Dès la couverture, le lecteur est invité à entrer dans un monde doux, aérien, délicat, plein de poésie et tendresse, comme le confirme à la fois la quatrième de couverture et la préface. Un album sur la vie, avec tout ce qu’elle comporte : simplicité, joie, tristesse, amitié, amour, aventures… la vie en somme !
Les secondes et troisième de couverture sont utilisées pour valoriser certaines planches intérieures du livre. Sur fond de croquis, chaque personnage est numéroté, renvoyant à son nom. Tel des tableaux de musées, la légende accompagne le lecteur pour qu’il reconnaisse les protagonistes, les apprivoise, en fasse des compagnons de route le long de l’album. Comme des amis intimes, des connaissances de toujours. Nommer tous les personnages, c’est leur donner vie, leur donner de l’importance à chacun d’eux, petit et grand, héros et figurants, on se sent proches d’eux, un peu aussi comme une gigantesque photo de famille, qu’on regarde avec affection.
Un petit mot sur la préface enfin : l’illustratrice invite tous les lecteurs, petits et grand à entrer dans l’univers de Jacominus. Car l’album est un pont entre les jeunes et moins jeunes, un support pour parler de la vie, de sa poésie, et toutes les questions qu’elle engendre !

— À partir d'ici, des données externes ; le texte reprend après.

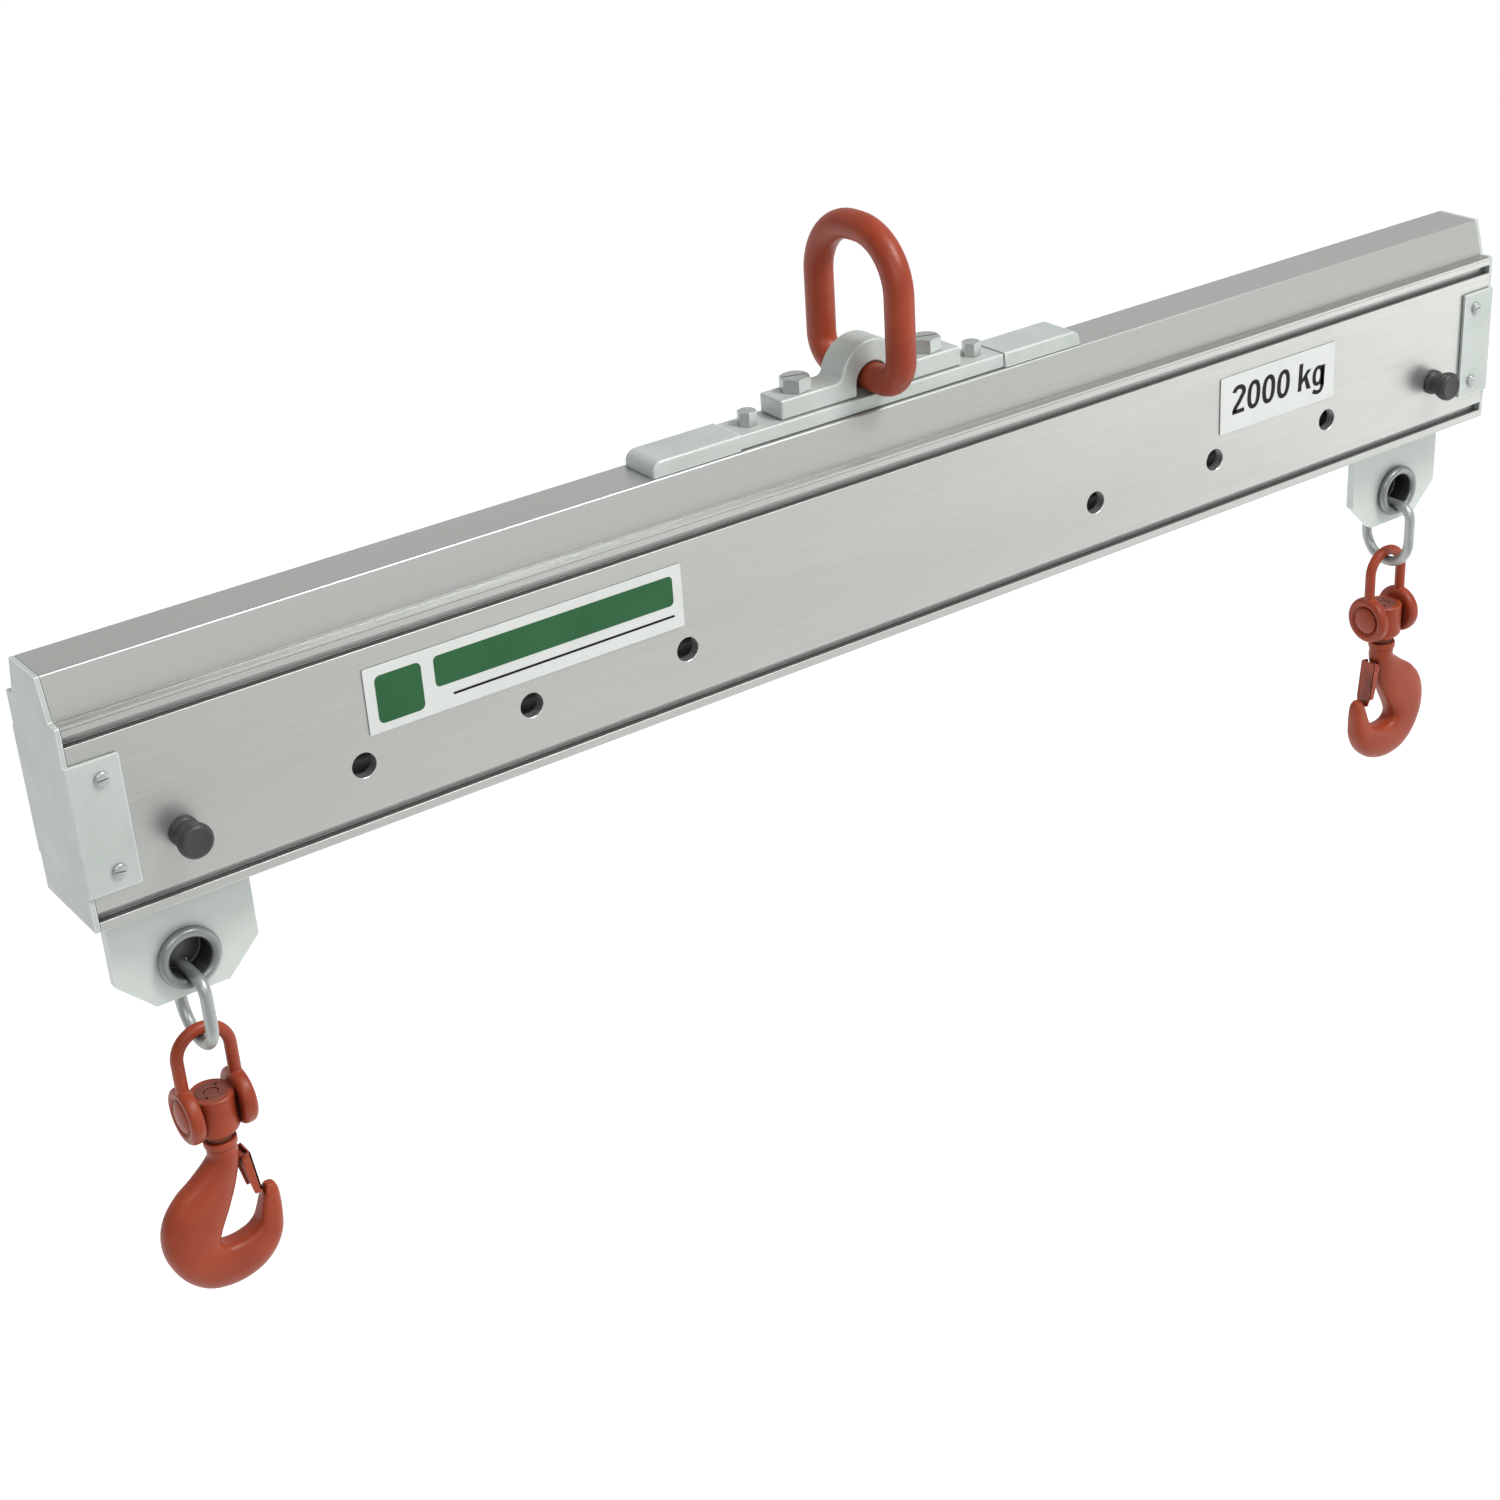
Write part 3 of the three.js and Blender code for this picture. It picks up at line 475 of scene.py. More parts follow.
def block(x, y, z):
    """A box between two places on each axis."""
    return extruded([(x[0], y[0]), (x[1], y[0]), (x[1], y[1]), (x[0], y[1])], z[0], z[1], "z")


def turned(profile, axis="z", steps=64):
    """A turned solid. The profile is (radius, place along the axis), and ends on the axis or
    closes on itself."""
    bm = bmesh.new()
    rings = []
    for radius, along in profile:
        if radius < 1e-6:
            rings.append([bm.verts.new((0, 0, along))])
            continue
        rings.append([bm.verts.new((radius * math.cos(FULL_TURN * k / steps),
                                    radius * math.sin(FULL_TURN * k / steps), along))
                      for k in range(steps)])
    on_axis = len(rings[0]) == 1 and len(rings[-1]) == 1
    pairs = list(zip(rings, rings[1:])) + ([] if on_axis else [(rings[-1], rings[0])])
    for first, second in pairs:
        for k in range(steps):
            loop = [first[k % len(first)], first[(k + 1) % len(first)],
                    second[(k + 1) % len(second)], second[k % len(second)]]
            distinct = list(dict.fromkeys(loop))
            if len(distinct) > 2:
                bm.faces.new(distinct)
    work = solid(bm)
    if axis == "x":
        work.data.transform(Matrix.Rotation(math.pi / 2, 4, "Y"))
    if axis == "y":
        work.data.transform(Matrix.Rotation(-math.pi / 2, 4, "X"))
    return work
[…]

C’est indéniablement un texte rempli de poésie, de sensibilité. Rebecca Dautremer y évoque tout ce qui fait une vie, celle de Jacominus, avec beaucoup de pudeur et de raffinement (comme elle le dit elle-même dans la préface !). Pas besoin de grandiloquence pour parler de ce que traverse son petit héros, au contraire, des mots simples et de belles tournures suffisent à rendre cette vie humble et tendre.
Sous les doubles pages, quelques lignes, comme des légendes de tableaux, car dans ce cas, c’est l’image qui parle davantage, qui raconte la vie, plus que les mots. Et à l’inverse, quand on voit juste Jacominus sur fond blanc, le texte est plus généreux. Et puis, il y a les portfolio, les collections d’images et de phrases brèves, avec les points de suspension. C’est un peu comme la vie : des fois, on regarde plus que l’on parle et d’autres c’est le contraire, le verbe se gonfle pour raconter ce que l’on ressent et expérimente et puis on tâtonne, pas à pas.

 Passons maintenant à l’organisation visuelle de l’album. Il s’agit d’une véritable recherche de construction, qui oriente le lecteur dans la vie de Jacominus, comme autant de phases clés, d’étapes dans son existence, du début à la fin : naissance, enfance, adolescence, vie adulte, vieillesse… Chacune se compose comme suit : une belle double page digne des tableaux de grands maîtres avec un petit texte, telle une légende, puis sur la page de gauche, une image de Jacominus seul en pleine page à différents âges avec à droite un texte plus important qui évoque cette période et pour les trois moments phares d’une vie (enfance, jeunesse eta adulte) s’intercale une double page comme une collection de photos, qui évoque les souvenirs et les apprentissages. L’organisation régulière de l’album offre au lecteur un rythme et des repères de lecture. Il est guidé tout au long de la vie de Jacominus, pris par la main pour voyager et contempler le destin du héros.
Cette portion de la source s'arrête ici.